The UN General Assembly created UNMAS in 1997 to serve as the UN focal point for mine action and to support the UN's vision of "a world free of the threat of landmines and unexploded ordnance, where individuals and communities live in a safe environment conducive to development, and where mine survivors are fully integrated into their societies."

UNMAS coordinates the Inter-Agency Coordination Group on Mine Action, which brings together working-level representatives of UN organizations involved in mine action to develop or revise policies and strategies, set priorities among UN players and share information.

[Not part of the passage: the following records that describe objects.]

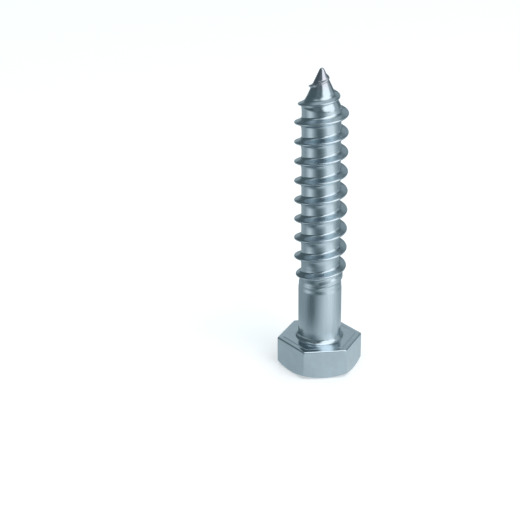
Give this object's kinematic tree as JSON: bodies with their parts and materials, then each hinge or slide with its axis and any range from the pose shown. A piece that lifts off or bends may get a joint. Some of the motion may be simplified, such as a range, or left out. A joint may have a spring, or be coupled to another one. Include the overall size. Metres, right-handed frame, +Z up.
{
  "type": "hex head wood screw",
  "caption": "Hex head wood screw standing on its head: chamfered hexagonal head, plain shank with an under-head fillet, coarse right-hand thread and a gimlet point.",
  "frame": {"origin": "centre of the head's flat outer face, on which the screw stands", "axes": "+Z up the screw's axis from the head to the point, +X through two opposite corners of the hexagon, +Y square to two opposite spanner flats"},
  "size_m": [0.016, 0.0138, 0.0569],
  "materials": {
    "zinc_plated_steel": "bright zinc plating over rolled and cold headed steel, satin to semi-gloss"
  },
  "bodies": {
    "root": {"lag_screw": "zinc_plated_steel"}
  },
  "joints": []
}
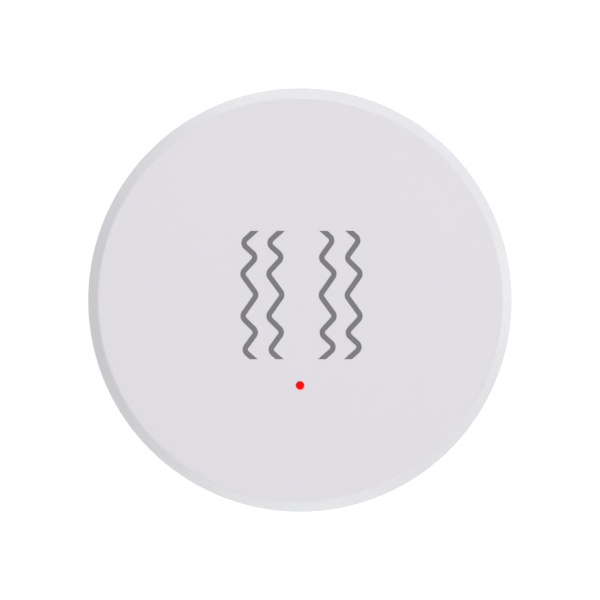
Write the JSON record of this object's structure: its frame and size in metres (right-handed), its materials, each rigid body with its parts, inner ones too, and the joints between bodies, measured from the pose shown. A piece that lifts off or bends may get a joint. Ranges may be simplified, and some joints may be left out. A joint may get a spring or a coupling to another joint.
{
  "type": "vibration sensor tag",
  "caption": "Round bevelled stick-on vibration sensor with an indicator window, a coin cell, a pairing key and a twist-off back cover.",
  "frame": {"origin": "centre of the tape ring's outer face, which the sensor stands on", "axes": "+Z out of the face, +Y towards the top of the picture on the face"},
  "size_m": [0.05, 0.05, 0.0142],
  "materials": {
    "housing": "fine matt white ABS with a faint lavender tint",
    "back_housing": "fine matt white ABS",
    "window": "lit red light pipe",
    "baffle": "soft black foam rubber",
    "board": "green solder mask",
    "chip_black": "moulded black epoxy",
    "ceramic": "fired ceramic with tinned ends",
    "shield_metal": "tinned steel",
    "contact_metal": "nickel plated spring strip",
    "cell_metal": "nickel plated steel",
    "gasket": "dark nylon",
    "tray": "white ABS",
    "key": "grey ABS",
    "screw_steel": "zinc plated",
    "seal": "dark silicone rubber",
    "tape": "pale acrylic foam tape"
  },
  "bodies": {
    "sensor": {"front_cover": "housing", "light_pipe": "window", "light_baffle": "baffle", "led_chip": "ceramic", "circuit_board": "board", "radio_board": "board", "radio_shield": "shield_metal", "chip_antenna": "ceramic", "crystal": "shield_metal", "accelerometer": "chip_black", "voltage_regulator": "chip_black", "bulk_capacitor": "chip_black", "capacitors": "ceramic", "resistors": "chip_black", "switch_base": "chip_black", "positive_contact": "contact_metal", "negative_contact": "contact_metal", "battery_can": "cell_metal", "battery_gasket": "gasket", "battery_cap": "cell_metal", "battery_tray": "tray", "tray_screws": "screw_steel"},
    "cover": {"back_cover": "back_housing", "seal_ring": "seal", "tape_ring": "tape"},
    "key": {"pairing_button": "key", "switch_plunger": "key"}
  },
  "joints": [
    {"name": "cover_twist", "type": "hinge", "parent": "sensor", "child": "cover", "pos_m": [0, 0, 0.0026], "axis": [0, 0, -1], "range_deg": [0, 20]},
    {"name": "key_press", "type": "slide", "parent": "sensor", "child": "key", "axis": [0, 0, 1], "range_m": [0, 0.0003], "stiffness_N_per_m": 1500, "springref_m": -0.0003}
  ]
}
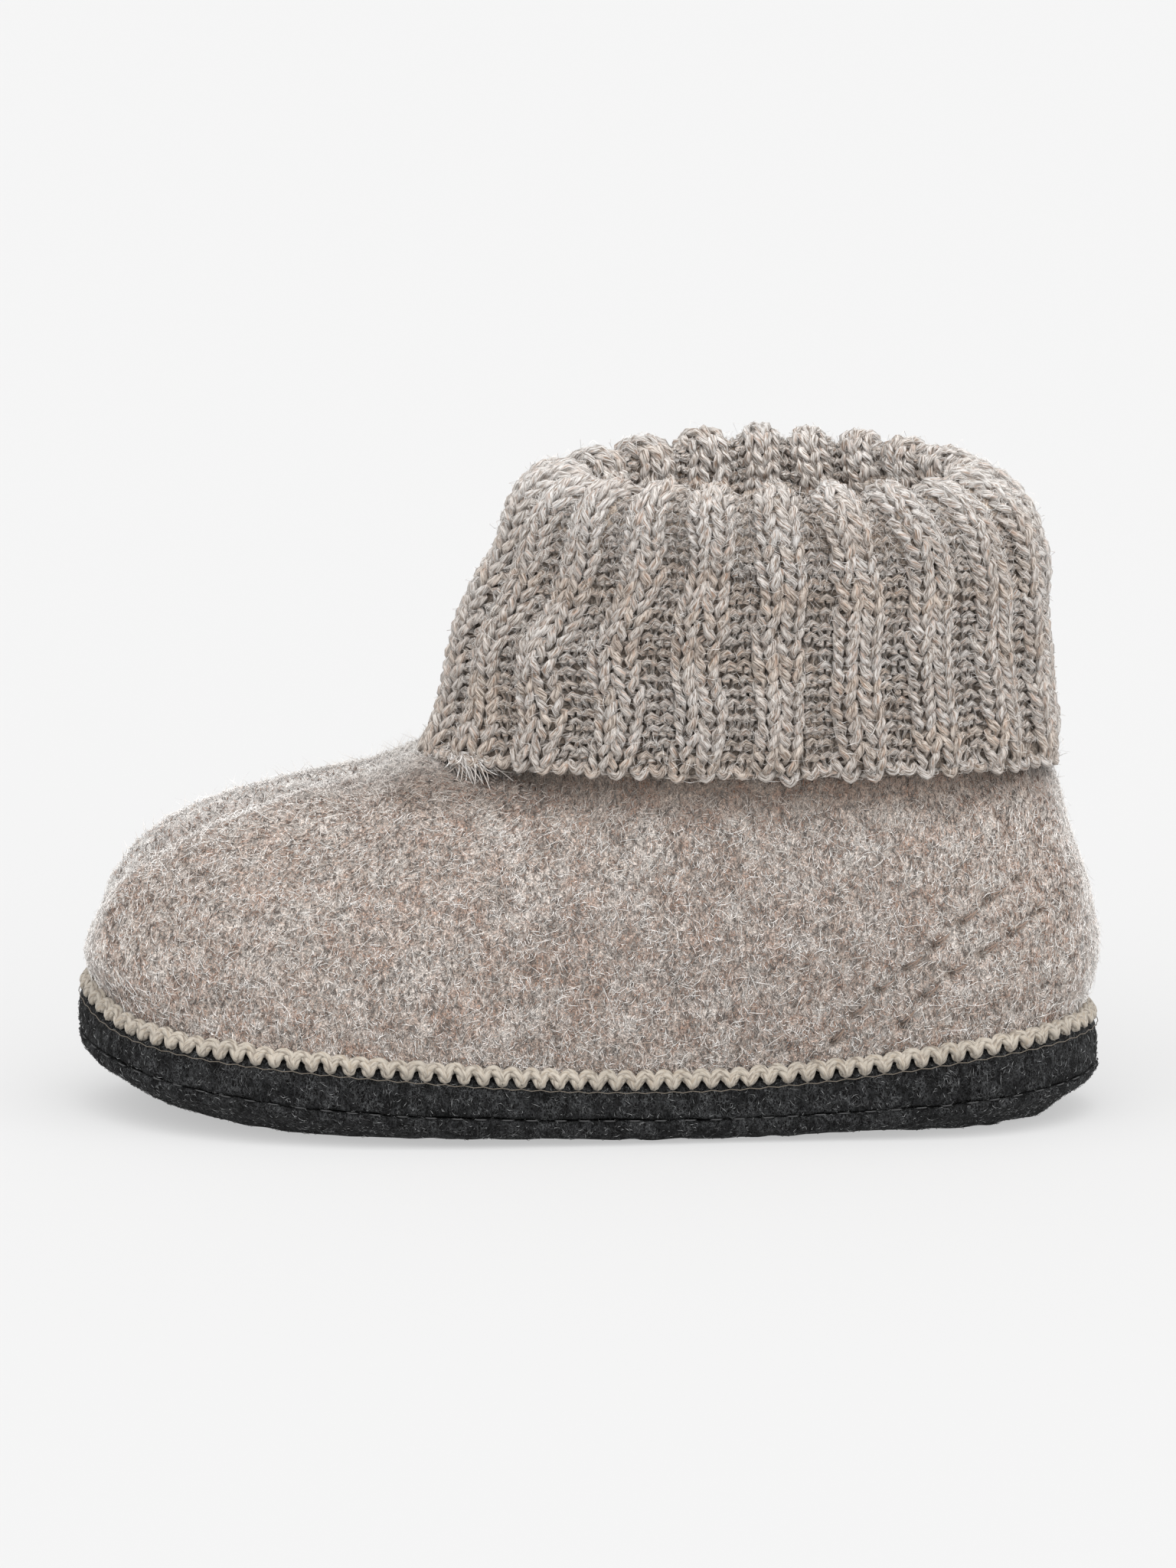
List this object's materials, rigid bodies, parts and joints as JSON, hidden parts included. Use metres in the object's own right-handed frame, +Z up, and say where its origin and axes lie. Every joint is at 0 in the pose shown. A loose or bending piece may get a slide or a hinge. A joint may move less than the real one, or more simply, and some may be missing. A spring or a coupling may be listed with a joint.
{
  "type": "wool slipper",
  "caption": "Child's ankle slipper in boiled wool with a turned-down rib-knit cuff, a cream stitch round its foot and a layered felt sole.",
  "frame": {"origin": "middle of the box round the whole slipper, at the floor that it stands on", "axes": "-X points at the toe and +X at the heel, -Y is the outer side of this left slipper, +Z is up"},
  "size_m": [0.176, 0.0762, 0.1134],
  "materials": {
    "dark_felt": "charcoal wool felt, matt",
    "insole_felt": "grey wool felt, matt",
    "heather_felt": "boiled wool in a grey-beige heather, fuzzy",
    "cream_yarn": "cream wool yarn",
    "rib_knit": "chunky rib knit in the same heather wool"
  },
  "bodies": {
    "root": {"outsole": "dark_felt", "midsole": "dark_felt", "insole": "insole_felt", "upper": "heather_felt", "binding": "cream_yarn", "cuff": "rib_knit"}
  },
  "joints": []
}
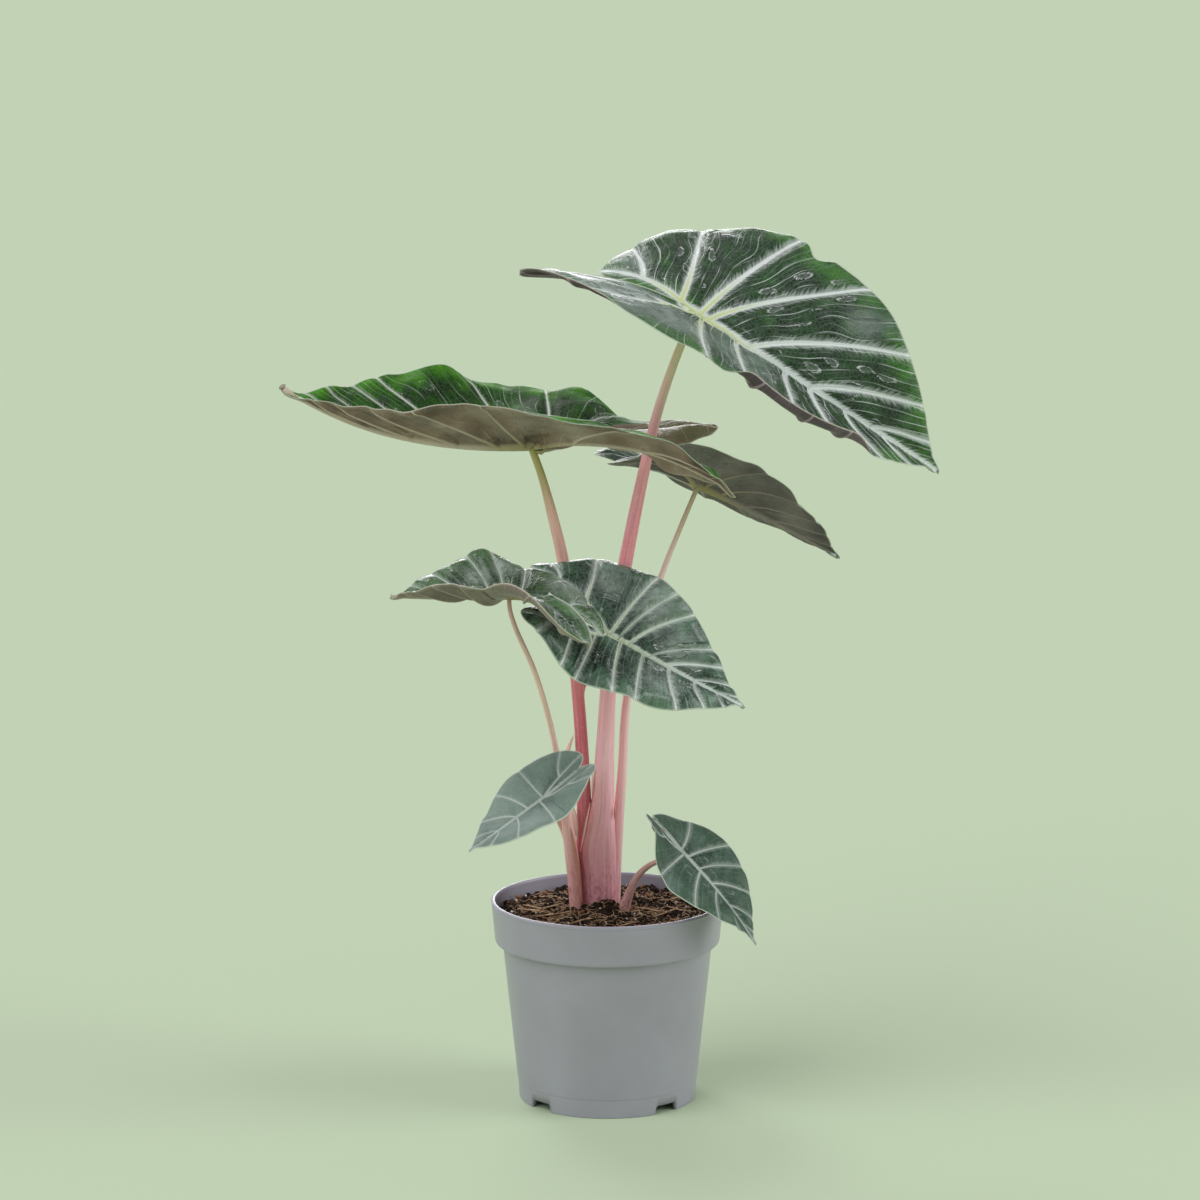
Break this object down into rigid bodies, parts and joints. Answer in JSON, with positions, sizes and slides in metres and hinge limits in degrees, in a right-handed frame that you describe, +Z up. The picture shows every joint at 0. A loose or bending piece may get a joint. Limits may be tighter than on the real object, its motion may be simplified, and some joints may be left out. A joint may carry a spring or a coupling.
{
  "type": "potted alocasia plant",
  "caption": "Potted pink dragon alocasia: veined arrow-shaped leaves on pink sheathing stalks, growing from potting mix in a round grey nursery pot.",
  "frame": {"origin": "on the surface that the pot stands on, under the middle of the plant's spread; the pot's axis is 9 mm behind it", "axes": "+Z up along the pot's axis; -Y is the pictured front; +X to the viewer's right, towards the tip of the highest leaf"},
  "size_m": [0.3273, 0.1659, 0.4464],
  "materials": {
    "pot_plastic": "satin moulded, slightly scuffed",
    "potting_mix": "crumbly and moist, with coir fibres",
    "rhizome": "dull bark-like skin",
    "stalk": "smooth, pink, faintly waxy",
    "blade_young": "glossy quilted green with pale veins, purple-brown beneath",
    "blade_old": "satin blue-green with pale veins, brown beneath"
  },
  "bodies": {
    "root": {"pot": "pot_plastic", "potting_mix": "potting_mix", "rhizome_and_roots": "rhizome", "stalk_top_right": "stalk", "stalk_top_left": "stalk", "stalk_back_right": "stalk", "stalk_middle_left": "stalk", "stalk_middle_right": "stalk", "stalk_low_left": "stalk", "stalk_low_right": "stalk", "blade_top_right": "blade_young", "blade_top_left": "blade_young", "blade_back_right": "blade_old", "blade_middle_left": "blade_old", "blade_middle_right": "blade_old", "blade_low_left": "blade_old", "blade_low_right": "blade_old"}
  },
  "joints": []
}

UNMAS also coordinates meetings of standing committees, which were created when the Anti-Personnel Mine-Ban Treaty went into effect in 1999, and the Steering Committee on Mine Action, which brings together UN mine-action, nongovernmental and intergovernmental organizations, such as the International Committee of the Red Cross.

Coordinating Capabilities In The Field
UNMAS sets up and manages mine-action coordination centres in countries and territories as part of peacekeeping operations and humanitarian emergencies or crises. In these situations, UNMAS may plan and carry out mine-action projects, orchestrate the work of local and international mine-action service providers, and set priorities for mine clearance, mine-risk education and other aspects of mine action.

Mine-action coordination centres managed by UNMAS are also responsible for public information and community liaison operations, victim assistance initiatives; collection of landmine and casualty data, provision of technical advice on destruction of landmine stockpiles, quality management for mine-action operations, and destruction and removal of explosive remnants of war, which comprise unexploded ordnance (bombs, mortars and other explosives that do not detonate on impact but remain volatile and dangerous) and abandoned explosive ordnance, which are unused explosives left behind by armed forces. As a fundamental contributor to peacekeeping and peace operations, UNMAS continues to implement traditional mine action activities as well as develop new areas to extend the reach of mine action in contributing to early peacebuilding by working on ammunition management, weapons management and counter-IED.

UNMAS provides direct support and assistance to 17 programmes in Afghanistan, Chad, Colombia, Cote d'Ivoire (UNOCI), Democratic Republic of Congo (MONUSCO), Lebanon (UNIFIL), Libya (UNSMIL), oPt, Republic of Congo (Brazzaville), Somalia (AMISOM), Sudan, Abyei (UNISFA), Darfur (UNAMID), South Sudan (UNMISS), Syria (UNSMIS), Western Sahara (MINURSO), and the rapid response S-MAC programme.